Heterogenous Global Demethylation in Naïve Embryonic Stem Cells Results from Differences in DNA Methylation Maintenance in Single Cells

Epigenetic remodeling, including genome wide erasure of 5-methylcytosine (5mC) is associated with the acquisition of pluripotency. To achieve this, cells can exhibit passive demethylation, where 5mC is not faithfully copied to newly synthesized DNA during replication. Recently, we have shown that the genome wide erasure of 5mC in early mouse and human embryogenesis is heterogenous, with a subset of cells experiencing global passive demethylation¹. These findings indicate that tools to investigate passive demethylation of 5mC are critical in understanding pluripotency and development.
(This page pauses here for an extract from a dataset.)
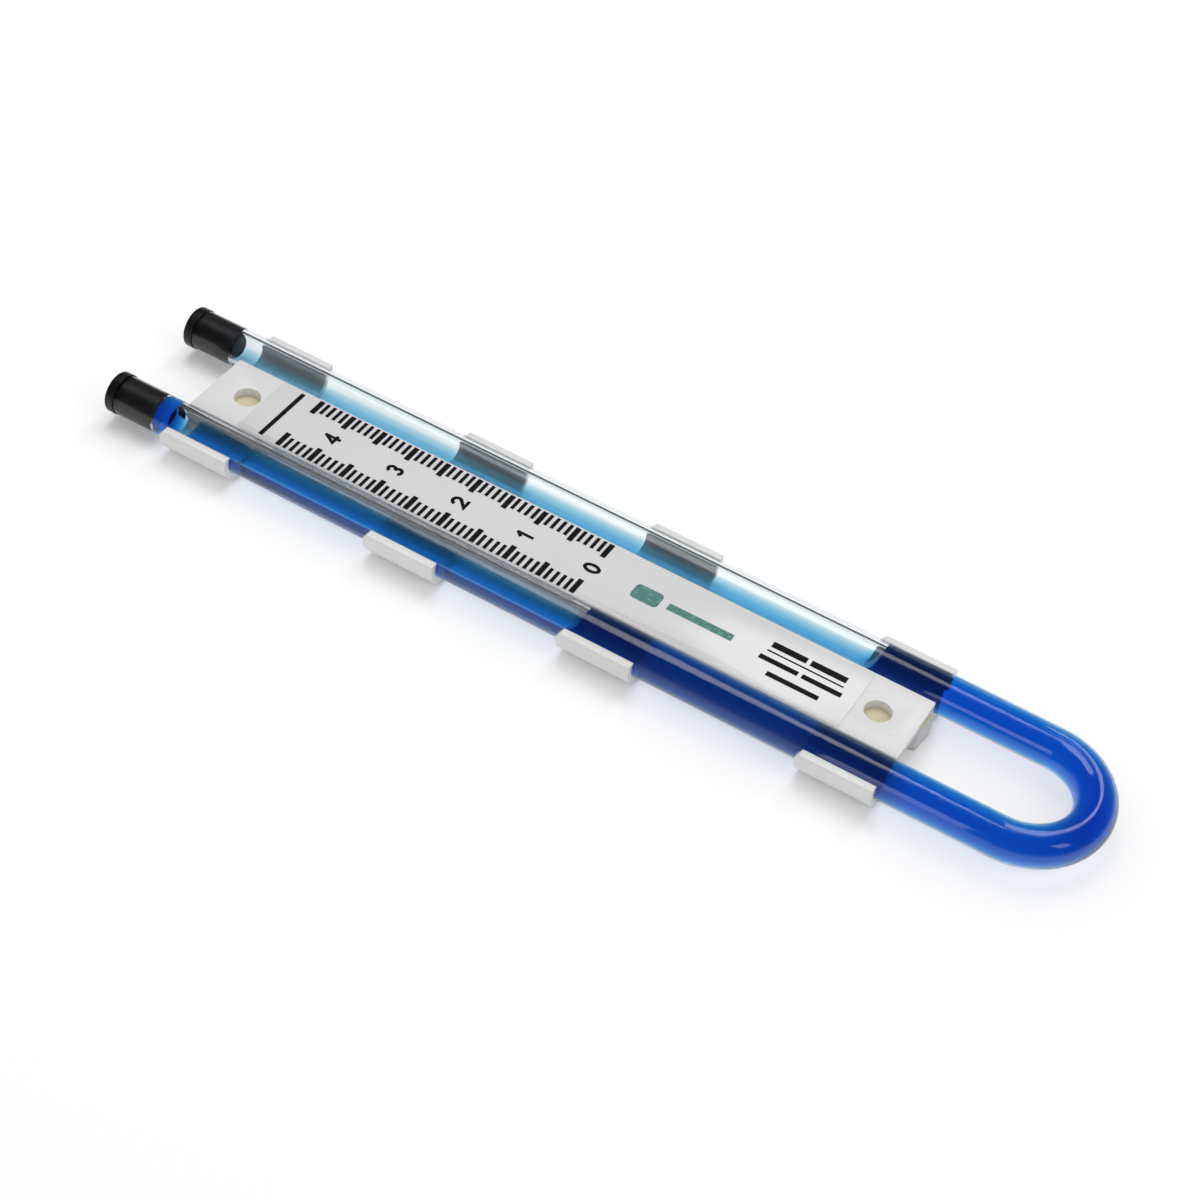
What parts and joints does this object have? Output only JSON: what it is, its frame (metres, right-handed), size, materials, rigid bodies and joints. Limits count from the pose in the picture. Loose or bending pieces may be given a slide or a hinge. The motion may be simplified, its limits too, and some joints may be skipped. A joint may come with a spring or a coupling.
{
  "type": "u-tube manometer",
  "caption": "Clear tube bent into a U and part filled with blue fluid, snapped into the clips of a white bracket with a printed scale, for reading the suction in a vent pipe.",
  "frame": {"origin": "the foam pad's back face, halfway between the two screw holes", "axes": "+X from the open ends to the bend, +Y from the near limb to the far limb, +Z out of the printed face"},
  "size_m": [0.1791, 0.031, 0.0086],
  "materials": {
    "bracket_plastic": "satin",
    "clear_vinyl": "clear gloss",
    "blue_fluid": "clear liquid",
    "black_rubber": "satin",
    "label_film": "satin film",
    "black_ink": "printed",
    "green_ink": "printed",
    "white_foam": "closed-cell foam",
    "release_paper": "waxed paper"
  },
  "bodies": {
    "bracket": {"mounting_bracket": "bracket_plastic", "scale_label": "label_film", "scale_marks": "black_ink", "scale_numerals": "black_ink", "print_bars": "black_ink", "colour_print": "green_ink", "foam_pad": "white_foam", "release_liner": "release_paper"},
    "tube": {"u_tube": "clear_vinyl", "indicator_fluid": "blue_fluid"},
    "near_plug": {"near_stopper": "black_rubber"},
    "far_plug": {"far_stopper": "black_rubber"}
  },
  "joints": [
    {"name": "tube_slide", "type": "slide", "parent": "bracket", "child": "tube", "axis": [1, 0, 0], "range_m": [-0.008, 0.008]},
    {"name": "near_stopper_pull", "type": "slide", "parent": "tube", "child": "near_plug", "axis": [-1, 0, 0], "range_m": [0, 0.012]},
    {"name": "far_stopper_pull", "type": "slide", "parent": "tube", "child": "far_plug", "axis": [-1, 0, 0], "range_m": [0, 0.012]}
  ]
}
Here we describe CpG-Dyad-sequencing (CpG-Dyad-seq) which combines enzymatic detection of modified cytosines and traditional nucleobase conversion techniques to identify the presence of hemimethylation or hemihydroxymethylation at the resolution of a single CpG dyad site. We then scale this technique down and allow for the simultaneous detection of RNA transcripts all from the same single cell. By applying single-cell CpG-Dyad-seq to different time points of mouse embryonic stem cells transitioning from a primed to a naïve state of pluripotency, we observe extreme demethylation dominated by passive processes and discover this process is highly heterogenous and delayed in some cells. By connecting RNA expression from the same cells, we detect a small set of genes directly linked to 5mC levels during this transition. Finally, we determine that regions of the genome which escape 5mC reprograming do so by retaining high levels of 5mC maintenance and are associated with specific histone modifications.

1. Sen, M. et al. Strand-specific single-cell methylomics reveals distinct modes of DNA demethylation dynamics during early mammalian development. Nat. Commun. 12, 1286 (2021).